Saturday, 8 November 2008

The Anatomy of Change

Progressives want to change the world. Make it a more rational and inclusive place, where intelligent cooperation displaces superstitions, bigotry, and injustice. No wonder the election of Barrack Obama has been so joyously greeted by fair-minded people everywhere.

The opening decade of the 21st century has so far been shrouded by a superpower regime resolute about helping the rich at the expense of the poor, deregulating the powerful to the point of global economic anarchy, bombing the weak and locking up the innocent, and accelerating the demise of the planet whatever other nations tried to do to the contrary. Now there is a real opportunity for change. But let’s be clear about what progress is being made and what obstacles remain.

The biggest transformation has to be the reassertion of progressive values. Obama’s courage and integrity mean that the politics of reason and justice can stand tall again. The Democrats put forward as their candidate the Senator with the most liberal voting record. He did not flinch from attacks for putting forward socialist policies of taxing the rich to help the rest. He did not pander to fundamentalist nonsense. He put diplomacy before military responses without compromising his patriotic credentials. He did not need some ‘third way’ to sell his vision. His triumph has proven that progressives can win by being true to their cause.

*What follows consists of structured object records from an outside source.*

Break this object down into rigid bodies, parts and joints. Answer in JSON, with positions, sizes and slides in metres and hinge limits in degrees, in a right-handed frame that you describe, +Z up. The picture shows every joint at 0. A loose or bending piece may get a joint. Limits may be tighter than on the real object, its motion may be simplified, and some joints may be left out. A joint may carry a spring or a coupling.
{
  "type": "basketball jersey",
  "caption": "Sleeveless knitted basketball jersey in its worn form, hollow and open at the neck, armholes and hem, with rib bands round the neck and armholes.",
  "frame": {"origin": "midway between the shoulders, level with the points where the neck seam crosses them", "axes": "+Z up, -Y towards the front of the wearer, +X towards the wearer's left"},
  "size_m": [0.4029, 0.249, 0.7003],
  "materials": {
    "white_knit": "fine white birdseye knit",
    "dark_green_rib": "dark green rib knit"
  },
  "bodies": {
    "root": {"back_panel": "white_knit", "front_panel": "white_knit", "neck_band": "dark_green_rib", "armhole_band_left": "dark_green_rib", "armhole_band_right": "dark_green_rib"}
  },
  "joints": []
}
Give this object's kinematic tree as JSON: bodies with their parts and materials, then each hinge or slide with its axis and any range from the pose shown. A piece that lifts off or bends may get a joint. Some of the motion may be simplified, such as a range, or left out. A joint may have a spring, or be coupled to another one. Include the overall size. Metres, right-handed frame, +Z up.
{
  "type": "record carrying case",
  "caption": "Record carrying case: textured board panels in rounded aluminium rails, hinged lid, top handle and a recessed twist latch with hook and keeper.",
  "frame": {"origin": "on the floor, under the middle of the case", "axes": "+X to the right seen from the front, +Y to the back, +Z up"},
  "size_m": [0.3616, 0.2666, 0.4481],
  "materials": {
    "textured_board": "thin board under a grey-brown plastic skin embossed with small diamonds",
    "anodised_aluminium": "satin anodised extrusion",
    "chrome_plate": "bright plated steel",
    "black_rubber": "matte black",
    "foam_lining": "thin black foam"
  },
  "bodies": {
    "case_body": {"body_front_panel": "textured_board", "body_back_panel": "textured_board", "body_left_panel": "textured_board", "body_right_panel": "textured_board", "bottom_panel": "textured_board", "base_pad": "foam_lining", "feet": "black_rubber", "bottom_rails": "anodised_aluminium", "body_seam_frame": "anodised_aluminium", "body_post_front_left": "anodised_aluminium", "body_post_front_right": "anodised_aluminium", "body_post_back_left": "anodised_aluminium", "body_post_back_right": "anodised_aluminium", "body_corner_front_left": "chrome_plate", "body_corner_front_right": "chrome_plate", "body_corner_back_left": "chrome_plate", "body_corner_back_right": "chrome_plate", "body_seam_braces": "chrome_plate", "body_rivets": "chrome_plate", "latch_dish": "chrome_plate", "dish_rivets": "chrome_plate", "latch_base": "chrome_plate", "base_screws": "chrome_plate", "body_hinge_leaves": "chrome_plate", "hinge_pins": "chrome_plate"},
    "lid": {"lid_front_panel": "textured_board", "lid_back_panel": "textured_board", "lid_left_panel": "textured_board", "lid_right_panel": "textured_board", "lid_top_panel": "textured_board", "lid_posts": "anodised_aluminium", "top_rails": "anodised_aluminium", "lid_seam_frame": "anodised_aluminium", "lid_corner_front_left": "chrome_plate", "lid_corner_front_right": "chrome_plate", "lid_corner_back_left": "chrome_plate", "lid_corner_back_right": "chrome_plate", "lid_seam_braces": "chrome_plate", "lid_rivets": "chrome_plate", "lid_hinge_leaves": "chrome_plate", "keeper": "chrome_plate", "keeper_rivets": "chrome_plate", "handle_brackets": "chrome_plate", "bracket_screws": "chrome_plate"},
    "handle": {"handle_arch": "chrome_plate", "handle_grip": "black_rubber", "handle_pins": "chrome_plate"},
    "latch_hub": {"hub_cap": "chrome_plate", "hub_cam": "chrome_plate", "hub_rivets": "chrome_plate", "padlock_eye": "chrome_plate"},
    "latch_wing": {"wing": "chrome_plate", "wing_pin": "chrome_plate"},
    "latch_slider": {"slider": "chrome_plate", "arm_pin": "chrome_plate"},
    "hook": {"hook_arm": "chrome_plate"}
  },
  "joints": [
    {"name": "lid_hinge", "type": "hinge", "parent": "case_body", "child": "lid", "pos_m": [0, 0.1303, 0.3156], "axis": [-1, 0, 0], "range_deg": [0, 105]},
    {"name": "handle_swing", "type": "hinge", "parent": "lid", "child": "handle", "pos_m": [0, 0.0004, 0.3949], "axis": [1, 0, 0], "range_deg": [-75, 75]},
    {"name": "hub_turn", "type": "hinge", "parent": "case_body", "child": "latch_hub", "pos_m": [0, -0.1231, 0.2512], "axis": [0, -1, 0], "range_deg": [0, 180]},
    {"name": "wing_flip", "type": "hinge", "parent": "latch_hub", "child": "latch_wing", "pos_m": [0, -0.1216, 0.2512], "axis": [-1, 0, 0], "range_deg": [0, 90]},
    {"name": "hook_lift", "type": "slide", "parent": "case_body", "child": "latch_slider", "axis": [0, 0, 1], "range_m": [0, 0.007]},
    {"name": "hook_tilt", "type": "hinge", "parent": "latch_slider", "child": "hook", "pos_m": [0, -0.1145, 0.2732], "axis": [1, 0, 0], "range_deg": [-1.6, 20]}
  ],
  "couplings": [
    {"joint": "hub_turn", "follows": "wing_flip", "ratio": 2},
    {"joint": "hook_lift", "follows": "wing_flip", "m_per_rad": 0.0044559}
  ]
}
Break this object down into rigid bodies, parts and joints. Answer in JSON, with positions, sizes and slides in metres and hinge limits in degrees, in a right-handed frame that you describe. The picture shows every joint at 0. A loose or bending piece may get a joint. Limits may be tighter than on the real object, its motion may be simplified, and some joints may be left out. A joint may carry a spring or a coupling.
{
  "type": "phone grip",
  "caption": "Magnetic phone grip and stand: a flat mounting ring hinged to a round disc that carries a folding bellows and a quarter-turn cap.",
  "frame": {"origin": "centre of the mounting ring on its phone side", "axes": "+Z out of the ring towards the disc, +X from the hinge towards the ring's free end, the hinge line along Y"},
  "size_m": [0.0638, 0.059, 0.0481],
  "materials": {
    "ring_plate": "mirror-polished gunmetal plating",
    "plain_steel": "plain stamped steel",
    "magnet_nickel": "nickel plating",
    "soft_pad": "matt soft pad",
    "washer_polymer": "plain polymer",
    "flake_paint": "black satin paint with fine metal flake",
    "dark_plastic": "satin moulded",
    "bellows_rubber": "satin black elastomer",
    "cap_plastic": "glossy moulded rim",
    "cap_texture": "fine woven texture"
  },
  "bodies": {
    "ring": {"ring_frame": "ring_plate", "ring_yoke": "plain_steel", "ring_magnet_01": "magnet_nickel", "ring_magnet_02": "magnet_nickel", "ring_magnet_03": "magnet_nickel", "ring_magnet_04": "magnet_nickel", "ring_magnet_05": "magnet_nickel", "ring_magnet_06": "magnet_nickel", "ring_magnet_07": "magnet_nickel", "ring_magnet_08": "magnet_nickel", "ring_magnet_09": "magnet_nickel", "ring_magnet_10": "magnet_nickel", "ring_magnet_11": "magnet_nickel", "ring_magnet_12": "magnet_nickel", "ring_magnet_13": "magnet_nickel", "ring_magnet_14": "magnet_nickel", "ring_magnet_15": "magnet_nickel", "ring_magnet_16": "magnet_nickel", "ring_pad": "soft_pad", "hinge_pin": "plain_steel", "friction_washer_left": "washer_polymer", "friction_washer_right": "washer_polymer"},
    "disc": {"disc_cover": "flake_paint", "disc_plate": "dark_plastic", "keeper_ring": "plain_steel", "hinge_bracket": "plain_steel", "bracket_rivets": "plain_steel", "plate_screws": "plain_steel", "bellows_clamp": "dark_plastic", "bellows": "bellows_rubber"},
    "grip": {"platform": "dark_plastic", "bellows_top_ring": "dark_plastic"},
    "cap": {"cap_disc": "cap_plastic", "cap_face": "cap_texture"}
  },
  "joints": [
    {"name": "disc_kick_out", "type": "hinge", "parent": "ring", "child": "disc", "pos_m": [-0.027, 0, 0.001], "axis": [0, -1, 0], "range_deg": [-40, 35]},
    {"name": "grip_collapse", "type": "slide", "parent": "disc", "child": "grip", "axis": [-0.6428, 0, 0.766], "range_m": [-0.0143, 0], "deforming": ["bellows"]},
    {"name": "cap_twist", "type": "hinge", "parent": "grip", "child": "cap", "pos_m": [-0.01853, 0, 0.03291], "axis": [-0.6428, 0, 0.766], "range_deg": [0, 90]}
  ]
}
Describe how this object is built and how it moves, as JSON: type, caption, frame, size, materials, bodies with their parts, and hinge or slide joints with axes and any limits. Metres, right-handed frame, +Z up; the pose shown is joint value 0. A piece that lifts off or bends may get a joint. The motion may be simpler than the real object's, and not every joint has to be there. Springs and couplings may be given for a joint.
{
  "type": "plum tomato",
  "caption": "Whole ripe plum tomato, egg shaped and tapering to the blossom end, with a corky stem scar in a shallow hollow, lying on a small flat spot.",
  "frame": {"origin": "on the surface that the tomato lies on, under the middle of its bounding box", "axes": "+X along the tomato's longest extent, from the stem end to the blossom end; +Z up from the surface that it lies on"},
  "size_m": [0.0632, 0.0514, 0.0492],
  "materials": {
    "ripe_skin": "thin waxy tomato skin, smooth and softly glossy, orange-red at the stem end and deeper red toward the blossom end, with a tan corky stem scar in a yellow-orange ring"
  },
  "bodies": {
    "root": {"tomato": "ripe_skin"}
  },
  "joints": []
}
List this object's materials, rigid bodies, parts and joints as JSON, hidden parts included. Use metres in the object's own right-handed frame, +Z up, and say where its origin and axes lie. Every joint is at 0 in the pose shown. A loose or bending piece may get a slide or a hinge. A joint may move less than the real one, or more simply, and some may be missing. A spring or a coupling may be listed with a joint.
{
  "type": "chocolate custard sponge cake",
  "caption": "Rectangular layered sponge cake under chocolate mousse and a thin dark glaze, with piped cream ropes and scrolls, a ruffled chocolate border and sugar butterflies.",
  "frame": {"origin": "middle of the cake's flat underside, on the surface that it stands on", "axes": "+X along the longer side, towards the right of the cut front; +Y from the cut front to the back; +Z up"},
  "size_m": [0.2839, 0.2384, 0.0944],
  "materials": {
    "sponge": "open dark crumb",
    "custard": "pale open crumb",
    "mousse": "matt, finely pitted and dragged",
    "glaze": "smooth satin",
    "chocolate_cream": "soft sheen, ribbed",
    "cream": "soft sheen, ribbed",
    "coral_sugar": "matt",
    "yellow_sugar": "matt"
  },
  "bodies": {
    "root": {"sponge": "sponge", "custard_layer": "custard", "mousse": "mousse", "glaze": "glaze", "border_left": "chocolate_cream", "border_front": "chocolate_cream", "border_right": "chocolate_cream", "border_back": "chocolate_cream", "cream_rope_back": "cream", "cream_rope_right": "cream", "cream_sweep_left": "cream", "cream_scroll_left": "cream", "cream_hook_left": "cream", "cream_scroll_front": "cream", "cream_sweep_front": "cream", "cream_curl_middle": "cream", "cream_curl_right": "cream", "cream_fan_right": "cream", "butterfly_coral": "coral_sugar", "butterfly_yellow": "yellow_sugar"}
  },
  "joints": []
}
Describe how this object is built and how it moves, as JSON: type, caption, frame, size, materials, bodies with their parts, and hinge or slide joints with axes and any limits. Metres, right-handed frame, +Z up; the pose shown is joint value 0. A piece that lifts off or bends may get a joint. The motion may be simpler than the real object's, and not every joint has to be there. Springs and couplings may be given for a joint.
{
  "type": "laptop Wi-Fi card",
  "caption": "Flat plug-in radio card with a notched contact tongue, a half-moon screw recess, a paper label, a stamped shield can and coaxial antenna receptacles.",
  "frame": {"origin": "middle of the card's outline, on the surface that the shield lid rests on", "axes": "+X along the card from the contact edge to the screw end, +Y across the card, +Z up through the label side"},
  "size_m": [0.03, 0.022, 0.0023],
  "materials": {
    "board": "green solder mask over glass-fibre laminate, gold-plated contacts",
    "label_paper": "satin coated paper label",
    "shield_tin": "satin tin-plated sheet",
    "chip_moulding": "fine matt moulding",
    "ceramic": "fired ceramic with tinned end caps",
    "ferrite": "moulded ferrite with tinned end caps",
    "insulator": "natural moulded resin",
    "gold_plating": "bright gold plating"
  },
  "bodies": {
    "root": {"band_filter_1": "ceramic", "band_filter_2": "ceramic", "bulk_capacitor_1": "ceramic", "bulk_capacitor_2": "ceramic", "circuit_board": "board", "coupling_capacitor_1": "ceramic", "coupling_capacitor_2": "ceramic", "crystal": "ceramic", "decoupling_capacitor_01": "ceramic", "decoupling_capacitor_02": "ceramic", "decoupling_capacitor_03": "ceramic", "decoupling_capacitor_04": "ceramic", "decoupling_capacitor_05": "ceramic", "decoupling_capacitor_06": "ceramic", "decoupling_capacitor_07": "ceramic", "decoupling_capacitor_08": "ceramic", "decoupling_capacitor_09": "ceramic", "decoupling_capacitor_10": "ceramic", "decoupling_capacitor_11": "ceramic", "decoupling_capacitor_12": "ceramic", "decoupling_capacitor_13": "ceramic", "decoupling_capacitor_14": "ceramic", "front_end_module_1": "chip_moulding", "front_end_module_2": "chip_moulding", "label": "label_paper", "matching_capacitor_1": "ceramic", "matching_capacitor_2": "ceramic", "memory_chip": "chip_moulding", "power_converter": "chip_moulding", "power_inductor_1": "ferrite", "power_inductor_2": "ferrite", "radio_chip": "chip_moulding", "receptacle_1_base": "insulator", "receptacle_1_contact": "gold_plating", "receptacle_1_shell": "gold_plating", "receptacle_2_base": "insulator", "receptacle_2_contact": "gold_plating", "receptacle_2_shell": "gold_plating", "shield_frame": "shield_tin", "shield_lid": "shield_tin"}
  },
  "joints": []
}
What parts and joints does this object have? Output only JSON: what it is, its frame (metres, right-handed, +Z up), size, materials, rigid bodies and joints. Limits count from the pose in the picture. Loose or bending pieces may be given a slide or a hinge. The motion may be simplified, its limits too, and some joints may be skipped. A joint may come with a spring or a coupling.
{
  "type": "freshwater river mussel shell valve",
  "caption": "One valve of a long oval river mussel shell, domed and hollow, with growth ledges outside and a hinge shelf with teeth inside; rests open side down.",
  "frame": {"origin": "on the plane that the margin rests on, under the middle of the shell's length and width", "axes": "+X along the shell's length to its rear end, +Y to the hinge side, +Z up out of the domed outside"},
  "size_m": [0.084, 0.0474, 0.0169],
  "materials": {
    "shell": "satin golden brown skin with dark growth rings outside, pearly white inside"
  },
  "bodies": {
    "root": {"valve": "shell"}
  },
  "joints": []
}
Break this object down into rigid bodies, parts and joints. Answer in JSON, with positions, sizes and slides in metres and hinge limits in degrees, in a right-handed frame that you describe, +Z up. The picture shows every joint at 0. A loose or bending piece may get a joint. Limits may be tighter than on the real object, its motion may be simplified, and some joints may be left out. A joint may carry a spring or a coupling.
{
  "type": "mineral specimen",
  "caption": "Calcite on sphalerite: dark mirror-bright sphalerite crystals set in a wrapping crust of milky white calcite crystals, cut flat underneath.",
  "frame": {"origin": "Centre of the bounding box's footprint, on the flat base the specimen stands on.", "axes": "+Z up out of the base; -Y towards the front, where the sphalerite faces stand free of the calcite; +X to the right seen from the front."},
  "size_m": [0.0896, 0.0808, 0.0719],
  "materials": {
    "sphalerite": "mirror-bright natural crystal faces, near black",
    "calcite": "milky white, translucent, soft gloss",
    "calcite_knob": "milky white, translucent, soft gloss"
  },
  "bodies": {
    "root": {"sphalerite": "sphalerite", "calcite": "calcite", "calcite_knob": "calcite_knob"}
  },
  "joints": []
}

Obama’s readiness to put the case for giving all citizens a decent level of support, without watering down his message for fear of offending the powerful, led to the other big change. Many amongst the blacks, Latinos, the young, the working poor, who were previously unconvinced that the Democrats had anything positively different from the Republicans to offer them, responded by flexing their electoral muscle. At the same time, demographic changes also helped. With the urban cosmopolitan outlook receptive embrace progressive reforms, the influx of city dwellers into states with hitherto large rural populations has further tipped the balance.

Yet for all the talk of an overwhelming win of the electoral college votes, of a seismic change in the mindset of America, the US is still broadly divided between those who are well disposed towards progressive change and those who are all too easily misled by the ‘God is a Stars & Stripes waving champion of moral conservatism and market freedom’ rhetoric. The latter are still around in large numbers. They are as obsessed as ever with their guns at home and their military might abroad (http://henry-tam.blogspot.com/2007/04/weapons-of-mass-confusion.html). They care more about having scapegoats (minorities, gay, liberals, feminists) to pick on than securing social justice for all. When McCain, gracious in defeat, asked them to show their respect to the new president-elect, they booed.

Remember also that many former Republican supporters switched to Obama not because they now embrace the inclusive ideal, but because they belatedly came to see that refusing to support a social safety net for everyone (when they thought they were OK) turned out to be a bad idea when there was an economic downturn. These people’s concern is not with the common good, but only their personal position. And just as virtues and talents transcend race, so do greed and bigotry. When more minorities become part of the establishment, there is no guarantee that some of them would not in time seek to protect their own privileged positions against others.

Amidst all the euphoria, the line between progressive change and a return to the Reagan-Bush model of government by prejudice, plutocracy and pseudo-patriotism is still a very fine one. The smallest swing in just half a dozen marginal states (say, Ohio, Virginia, North Carolina, Florida, Indiana, Colorado) could hand power back to the Republicans. Change must not be taken for granted.